A l’heure du verdict, il fait de grands signes. Il n’entend plus. Un M.P, puis un technicien réparent les écouteurs pour que l’incendiaire du Reichstag, l’organisateur des raids de terreur, le pilleur de Musée entende une dernière fois énumérer ses crimes. Le président lit :
« Sa culpabilité est unique dans son étendue et rien ne pourra servir d’excuse à cet homme. »
Goering se rejette en arrière. Ses mains tremblent le mot « pendaison » est tombé. Avant de sortir le complice Numéro un d’Hitler lève les yeux vers le ciel.

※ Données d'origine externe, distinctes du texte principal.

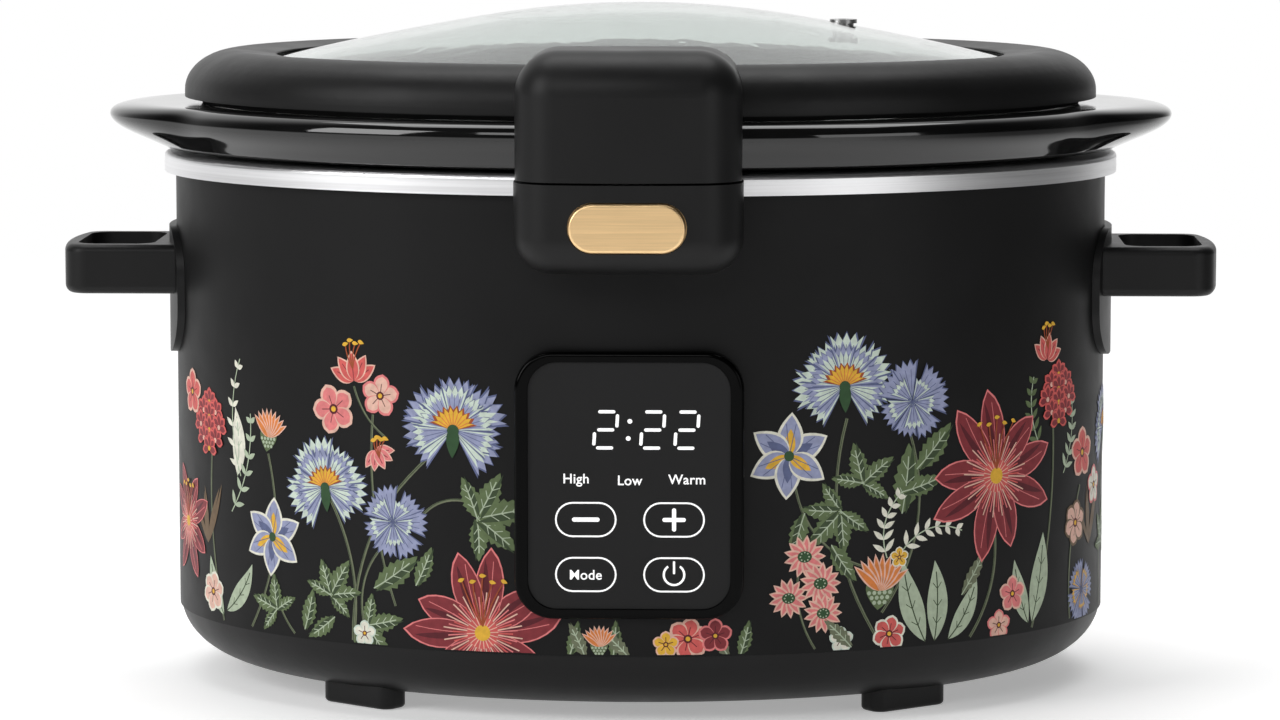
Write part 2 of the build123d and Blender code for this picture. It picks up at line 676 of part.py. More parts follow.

Ribbentrop a perdu son arrogance. On le sent sur le point de s’effondrer quand la même sentence le frappe. Aucune réaction sur le visage du feld-maréchal Keitel qui reste de granit. Le chef des SS Kaltenbrunner fait un salut ironique c’est un petit signe désinvolte qu’adresse au tribunal Hans Frank. Pour le bourreau de l’héroïque Pologne, une exécution ne compte pas sans doute, même quand il s‘agit de la sienne. Jodl, commandant des armées, a un souvenir mélancolique. Baldur Von Schirach, chef des jeunesses hitlériennes, est furieux, von Neurath, gauleiter de Bohème-Moravie, abattu. Le tortionnaire du peuple hollandais, Seyss-Inquart, tente de se maitriser, mais es poings sont crispés sur son banc.

Protestations :
12 condamnations à mort, dont celle – par contumace du monstrueux Bormann présumé en fuite. Sept à la détention et trois acquittements. Des protestations s’élèvent aussitôt contre cet arrêt qui parait trop indulgent, chez les résistants de toute l’Europe, au sein du tribunal même. Les acquittements de Schacht, l’économiste, de l’ex-chancelier von Papen et de Fritche responsable de la propagande à la radio, sont sévèrement commentés.
« Aucun grief ne pouvait être retenu contre moi » proclame Schacht manifestement satisfait et soulagé et il demande aux journalistes quelques tablettes de chocolat en échange d’autographes.
Le juge soviétique tient à faire savoir qu’il n’approuve ni les acquittements, ni les circonstances atténuantes accordées à Rudolf Hess. Son saut en 1941 sur l’Angleterre à laquelle il voulait proposer une paix sépare a sauvé l’ancien lieutenant du führer. Il est aujourd’hui à 80 ans, le dernier détenu des dignitaires Du IIIe Reich. En Allemagne même, on croyait que ce jugement ne serait qu’une formalité et que tous les accusés étaient d’avance condamnés.
Mais pour le procureur américain Jackson, qui déplore aussi une certaine clémence « la condamnation est d’importance secondaire, en raison de la portée de la décision du Tribunal International selon laquelle les guerres d’agression et les persécutions de minorités sont également criminelles.  Ces principes de droit, dit-il, influenceront désormais les évènements à venir, longtemps après que le destin de certains individus aura été oublié. »


Article relevé dans la Nouvelle République du 12 septembre 1974.